Corporate Stakeholders and Governance
Learning Outcome Statement:
describe a company’s stakeholder groups and compare their interests
Summary:
This LOS focuses on understanding the various stakeholder groups involved in a corporation and comparing their interests. Stakeholders include shareholders, debtholders, managers, employees, customers, suppliers, and governments. Each group has distinct roles, responsibilities, and interests which may sometimes conflict with each other. The content also discusses the theories of corporate governance, emphasizing the differences and potential alignments between shareholder and stakeholder theories.
Key Concepts:
Shareholders versus Stakeholders
Shareholders are the owners of a company and have residual claims on the company's assets after debts are paid. Stakeholders include any group or individual that can affect or is affected by a company's objectives. The shareholder theory focuses solely on maximizing shareholder value, whereas the stakeholder theory advocates for considering the interests of all stakeholders in corporate governance.
Investors
Investors can be categorized into shareholders and debtholders, with shareholders having residual claims and debtholders having fixed claims on the company's cash flows. Debtholders' claims are senior to those of shareholders.
Board of Directors
The board of directors is elected by shareholders to oversee the corporation's activities and ensure management acts in the best interest of shareholders. The board's composition can include both inside and independent directors to balance interests and ensure governance standards.
Managers
Managers are responsible for the day-to-day operations and strategic direction of the company, under the oversight of the board.
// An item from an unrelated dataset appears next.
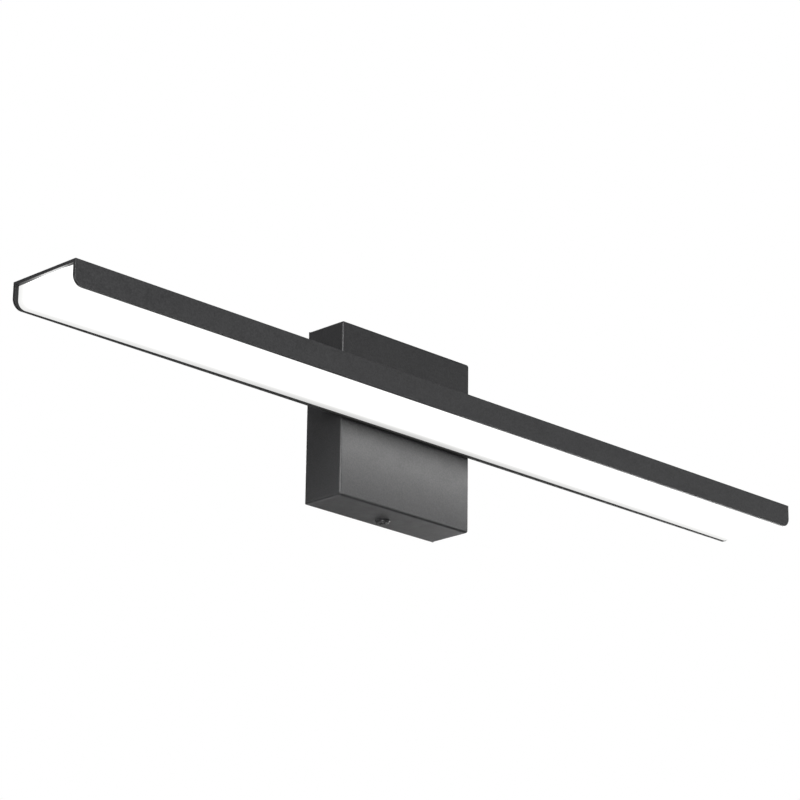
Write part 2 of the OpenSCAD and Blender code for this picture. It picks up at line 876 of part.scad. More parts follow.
module led_board_front_left() { led_board(-1, -1); }
module led_board_front_right() { led_board(1, -1); }
module led_board_rear_left() { led_board(-1, 1); }
module led_board_rear_right() { led_board(1, 1); }
module leds_front_left() { leds(-1, -1); }
module leds_front_right() { leds(1, -1); }
module leds_rear_left() { leds(-1, 1); }
module leds_rear_right() { leds(1, 1); }

module board_jumpers() {
    low_z = board_z - 1.2;
    pad_z = board_z - 0.55;
    color([0.93, 0.93, 0.93]) for (s = [-7, 7]) {
        along = bar_mid_y + s;
        tube([[-4.5, along, pad_z], [-2, along, low_z], [2, along, low_z], [4.5, along, pad_z]], 0.5);
        translate([s, bar_mid_y, 0])
            tube([[0, -7, pad_z], [0, -4, low_z], [0, 4, low_z], [0, 7, pad_z]], 0.5);
    }
}

// ---------------------------------------------------------------- lock screws

// Places a screw drawn head up on the canopy's top, or on its underside where up is false
module at_lock(up, out) {
    translate([0, lock_y, (up ? 1 : -1) * (canopy_w / 2 + out)]) rotate([up ? 0 : 180, 0, 0]) children();
}

module lock_screw() {
    cross_screw(lock_shank_r, lock_shank_len, lock_head_d / 2, lock_head_h);
}

module lock_washer() {
    washer(lock_washer_d / 2, m4_r + 0.1, lock_washer_t);
}

module lock_screw_bottom() {
    color(BLACK) at_lock(false, lock_washer_t) lock_screw();
}

module lock_screw_top() {
    color(BLACK) at_lock(true, lock_washer_t) lock_screw();
}

module lock_washer_bottom() {
    color(BLACK) at_lock(false, 0) lock_washer();
}

module lock_washer_top() {
    color(BLACK) at_lock(true, 0) lock_washer();
}

// ---------------------------------------------------------------- the whole light

wall_bracket();
bracket_ground_screw();
canopy();
canopy_lock_nuts();
driver_studs();
terminal_studs();
earth_stud();
driver_case();
driver_lid();
driver_board();
driver_transformer();
driver_capacitors();
driver_choke();
driver_small_parts();
driver_nuts();
driver_washers();
terminal_body();
terminal_inserts();
terminal_screws();
terminal_nuts();
live_lead();
neutral_lead();
earth_lead();
earth_lug();
earth_nut();
led_plus_lead();
led_minus_lead();
cable_grommet();
spacer_plate();
bar_mount_screws();
clinch_nuts();
bar_housing();
diffuser();
diffuser_side_front();
diffuser_side_rear();
led_tray();
tray_screws();
thermal_tapes();
led_board_front_left();
led_board_front_right();
led_board_rear_left();
led_board_rear_right();
leds_front_left();
leds_front_right();
leds_rear_left();
leds_rear_right();
board_jumpers();
lock_screw_bottom();
lock_screw_top();
lock_washer_bottom();
lock_washer_top();
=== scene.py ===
"""Vanity light bar: the visible pieces, their materials, the light and the camera, in metres."""

import json
import math

import bmesh
import bpy
from mathutils import Matrix, Vector


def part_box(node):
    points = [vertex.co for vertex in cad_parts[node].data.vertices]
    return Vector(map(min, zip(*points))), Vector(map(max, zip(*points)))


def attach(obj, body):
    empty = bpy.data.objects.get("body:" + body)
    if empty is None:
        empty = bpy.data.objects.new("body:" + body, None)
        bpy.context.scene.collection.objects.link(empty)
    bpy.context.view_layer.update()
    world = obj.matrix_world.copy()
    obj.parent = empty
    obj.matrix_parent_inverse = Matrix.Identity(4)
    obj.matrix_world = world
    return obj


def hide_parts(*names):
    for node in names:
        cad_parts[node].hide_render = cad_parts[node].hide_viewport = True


MM = 0.001
# Edges sharper than this many degrees are rounded
SHARP_ANGLE = 35
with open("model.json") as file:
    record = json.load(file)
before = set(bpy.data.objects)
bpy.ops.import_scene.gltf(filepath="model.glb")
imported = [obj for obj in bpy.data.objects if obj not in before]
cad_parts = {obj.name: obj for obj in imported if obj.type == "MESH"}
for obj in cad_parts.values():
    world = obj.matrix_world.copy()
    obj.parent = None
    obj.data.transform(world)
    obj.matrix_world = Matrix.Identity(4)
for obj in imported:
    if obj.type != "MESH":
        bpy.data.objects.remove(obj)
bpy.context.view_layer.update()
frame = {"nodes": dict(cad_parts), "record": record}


# ---------------------------------------------------------------- geometry helpers


def add_object(name, verts, faces):
    """A mesh object in the row frame, from vertices in metres."""
    mesh = bpy.data.meshes.new(name)
    mesh.from_pydata([Vector(v) for v in verts], [], faces)
    bm = bmesh.new()
    bm.from_mesh(mesh)
    bmesh.ops.recalc_face_normals(bm, faces=bm.faces)
    bm.to_mesh(mesh)
    bm.free()
    obj = bpy.data.objects.new(name, mesh)
    bpy.context.scene.collection.objects.link(obj)
    return obj


def shade_smooth(obj):
    obj.data.polygons.foreach_set("use_smooth", [True] * len(obj.data.polygons))


def round_edges(obj, width, segments, by_weight=False):
    """Rounds an object's edges: the sharp ones, or those that have a bevel weight."""
    bevel = obj.modifiers.new("edge_rounding", "BEVEL")
    bevel.width = width
    bevel.segments = segments
    bevel.limit_method = "WEIGHT" if by_weight else "ANGLE"
    bevel.angle_limit = math.radians(SHARP_ANGLE)
    bevel.use_clamp_overlap = True


def set_bevel_weights(obj, weight_of):
    """Gives each sharp edge its share of the bevel's width, by weight_of(vertex, vertex)."""
    bm = bmesh.new()
    bm.from_mesh(obj.data)
    sharp = [edge.calc_face_angle(0) > math.radians(SHARP_ANGLE) for edge in bm.edges]
    bm.free()
    weights = obj.data.attributes.new("bevel_weight_edge", "FLOAT", "EDGE")
    for edge in obj.data.edges:
        weights.data[edge.index].value = weight_of(*edge.vertices) if sharp[edge.index] else 0


def flatten_shading(obj):
    """Smooth shading that keeps large flat faces flat."""
    shade_smooth(obj)
    weighted = obj.modifiers.new("weighted_normals", "WEIGHTED_NORMAL")
    weighted.mode = "FACE_AREA_WITH_ANGLE"
    weighted.weight = 80
    weighted.keep_sharp = True


def bake_modifiers(obj):
    """Replaces an object's mesh with what its modifiers make of it."""
    depsgraph = bpy.context.evaluated_depsgraph_get()
    mesh = bpy.data.meshes.new_from_object(obj.evaluated_get(depsgraph))
    obj.modifiers.clear()
    obj.data = mesh


def cut(obj, tool):
    """Subtracts tool from obj and deletes tool."""
    boolean = obj.modifiers.new("cut", "BOOLEAN")
    boolean.operation = "DIFFERENCE"
    boolean.solver = "EXACT"
    boolean.object = tool
    bake_modifiers(obj)
    bpy.data.objects.remove(tool)


def finish_piece(obj, body, node, slot):
    """Ties a finer piece to its body, the CAD node it stands for and its finish."""
    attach(obj, body)
    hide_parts(node)
    assign(obj, FINISH[slot])


def arc(cx, cz, radius, start, end, steps):
    """Points along an arc, with its angles in degrees."""
    angles = [math.radians(start + (end - start) * i / steps) for i in range(steps + 1)]
    return [(cx + radius * math.cos(a), cz + radius * math.sin(a)) for a in angles]


def lower_outline(half, bottom, radius, middle=0, steps=14):
    """The lower part of a bar's (x, z) outline, from its left side round to its right side."""
    left = arc(-half + radius, bottom + radius, radius, 180, 270, steps)
    right = arc(half - radius, bottom + radius, radius, 270, 360, steps)
    reach = half - radius
    between = [(-reach + 2 * reach * (i + 1) / (middle + 1), bottom) for i in range(middle)]
    return left + between + right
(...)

Their compensation structures are often designed to align their interests with those of shareholders and stakeholders.
Employees
Employees provide the necessary human capital and expect fair compensation, job security, and a safe working environment. They may also have financial interests in the company through equity-based compensation plans.
Customers
Customers expect products or services that meet their needs at reasonable prices and satisfactory quality. Their relationship with the company can influence the company's revenue and growth.
Suppliers
Suppliers provide essential materials and services to the company and are interested in timely payments and long-term business relationships. Their stability can be crucial for the company's operations.
Governments
Governments regulate companies and ensure they contribute to the economic and social welfare of the community. They are interested in companies complying with laws and regulations and being sources of tax revenue.